Legal vs. Deontological in A.I.
The trolley problem
This is a well-known problem in A.I. A trolley driver gets into a situation where he must choose between killing one person by taking a deliberate action or letting five others get killed by not reacting to the situation.
Deontologically, people tend not to choose purely logically and statistically in such situations. Five people getting killed is worse than one. However, deliberately killing one person is so profoundly against common human nature that the resistance to this may lead to the deaths of five.
Then comes A.I.
An A.I. system can get the constraint not to kill any human being. But then, should it be oriented toward letting five get killed?

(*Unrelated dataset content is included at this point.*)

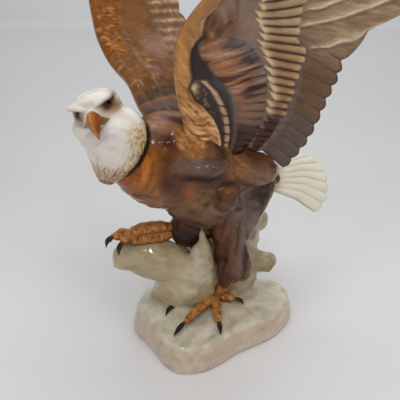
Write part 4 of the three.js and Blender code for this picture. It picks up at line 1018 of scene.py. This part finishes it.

Is ‘letting get killed’ a prior constraint to ‘killing’? At first glance, this creates more problems in an A.I. system than in a human being since, in an A.I. system, the definition of agent is more directly problematic. Namely, the agent can be seen as the <A.I. driving the trolley> or as the <A.I. + trolley>. In the former case, the agent (A.I.) doesn’t kill the five, but the trolley surely drives over them. In the latter case, the agent (A.I. + trolley) does the killing of the five.
Same situation ― different interpretation ― different deontological happening.
So, is the A.I. part of the trolley vs. purely software? This seems arbitrary. At the same time, the deontology is one of life and death.
Many likewise situations
The same problem appears in many situations of A.I., in many different guises. In the future, we’ll see a lot more.
As a domain, medicine is particularly prone to encounter many such situations, especially with A.I. of an ever-increasing complexity. Many of these situations will not occur once but many times. In this way, several situations will quickly become about millions of life-or-deaths.
We already have at least one comparable situation, called ‘pharmacotherapy.’
Legally
Technico-legally, deliberately killing a person is murder. Lawmakers may, therefore, decide that the A.I. (or its maker) is liable for ‘murdering’ one person even if it saves many through doing so.
Of course, in that view and broadly seen, all pharmaceutical companies are continually and doubtlessly murdering people ― even en masse.
Bringing into play agenthood – as done above – may simultaneously complicate and solve the problem. It solves it when we posit the whole machinery as the agent. What used to be a <letting die> now becomes an <ending life>, while not taking action becomes equally well a kind of action by the same agent. That makes the entire situation clearly delineated ― logically, statistically, mathematically.
A.I. vs. human
In the human case, one can also delve into agenthood, thereby encountering issues of free will, etc. ― murky business.
Once this agentive choice is taken, things are more evident in an A.I. situation: five people are five times more than one. Nevertheless, one may still argue about the values of different lives. That’s an issue we are not tackling here. In my view, for the law (about humans), a life should be a life, and all lives are to be treated equally.
Problem solved?
In the A.I. case: yes, perhaps surprisingly easily. The agency lies in situ, not in an ethereal software heaven. So, we can and should make the calculations and act upon them.
The logic of this is above any individual law.